Why Lord Patel is quitting as chair of Yorkshire Cricket
By: BARNIE CHOUDHURY
A “small and privileged” unnamed racist group has cost Yorkshire County Cricket Club millions of pounds in sponsorship and legal fees, and it is one of the reasons why Lord Patel of Bradford is walking away from the game he loves.
In an exclusive interview, Patel told Eastern Eye that personal attacks on him had become a distraction and were harming the club, so he felt the right thing to do was to quit as chair.
“It was relentless,” said the peer speaking about ‘a viscous campaign’ to oust him. “I was working with hardly any staff, working with good friends and volunteers 24/7.
“All they were doing was trying to undermine me with procedural roadblocks.
“They cost the organisation, hundreds of 1000s of pounds, well, millions, if you talk about sponsorship that we’d lost because of their constant PR campaign, that constant attack, we lost a fortune in legal fees, defending the sort of untruths they were throwing about.
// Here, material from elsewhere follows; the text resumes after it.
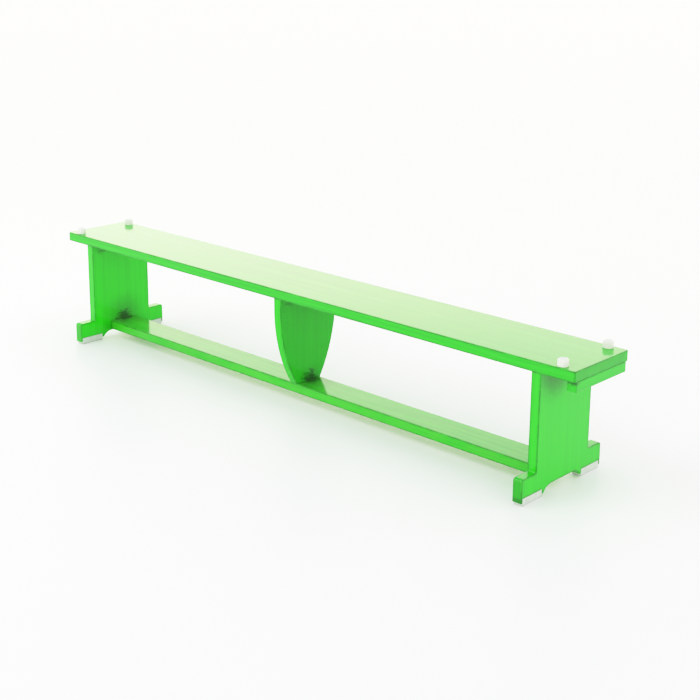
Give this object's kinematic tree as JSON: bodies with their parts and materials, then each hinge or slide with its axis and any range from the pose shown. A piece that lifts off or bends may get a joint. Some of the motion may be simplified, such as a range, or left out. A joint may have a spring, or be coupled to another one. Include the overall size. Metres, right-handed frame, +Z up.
{
  "type": "backless balance bench",
  "caption": "Low backless gymnastics bench of stained wood with a seat plank, a narrow balance rail, board end frames, a curved centre support, a hook batten and rubber feet.",
  "frame": {"origin": "on the floor under the middle of the bench", "axes": "+X along the seat towards the hook end, -Y is the front, +Z up"},
  "size_m": [2, 0.34, 0.371],
  "materials": {
    "stained_wood": "green transparent stain under gloss lacquer, grain showing through",
    "plain_dowel": "plain beech, unfinished",
    "white_buffer": "smooth milky white",
    "pale_pad_rubber": "matt pale grey",
    "screw_steel": "bright zinc"
  },
  "bodies": {
    "root": {"seat_plank": "stained_wood", "balance_rail": "stained_wood", "centre_support": "stained_wood", "hook_batten": "stained_wood", "end_frame_left": "stained_wood", "end_frame_right": "stained_wood", "seat_dowels_left": "plain_dowel", "seat_dowels_centre": "plain_dowel", "seat_dowels_right": "plain_dowel", "rail_dowels_left": "plain_dowel", "rail_dowels_centre": "plain_dowel", "rail_dowels_right": "plain_dowel", "buffer_left_front": "white_buffer", "buffer_left_back": "white_buffer", "buffer_right_front": "white_buffer", "buffer_right_back": "white_buffer", "foot_pad_left_front": "pale_pad_rubber", "foot_pad_left_back": "pale_pad_rubber", "foot_pad_right_front": "pale_pad_rubber", "foot_pad_right_back": "pale_pad_rubber", "buffer_screws": "screw_steel", "batten_screws": "screw_steel", "foot_pad_screws": "screw_steel", "buffer_washers": "screw_steel"}
  },
  "joints": []
}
“Of course, they were giving voice to other people.
“It’s a real shame, and I don’t want to have a go at the media in any way shape or form, but it’s very clear from all the evidence that everybody’s said, that two or three media outlets were not prepared to listen to anything else except these people.
“We had a small group of people who worked with them, blatantly racist and just sent me racist letters, on social media, and they attacked me every single day.
“If I was a white chairman, none of that would have happened.”
Patel described the racism he faced as “extremely vile”.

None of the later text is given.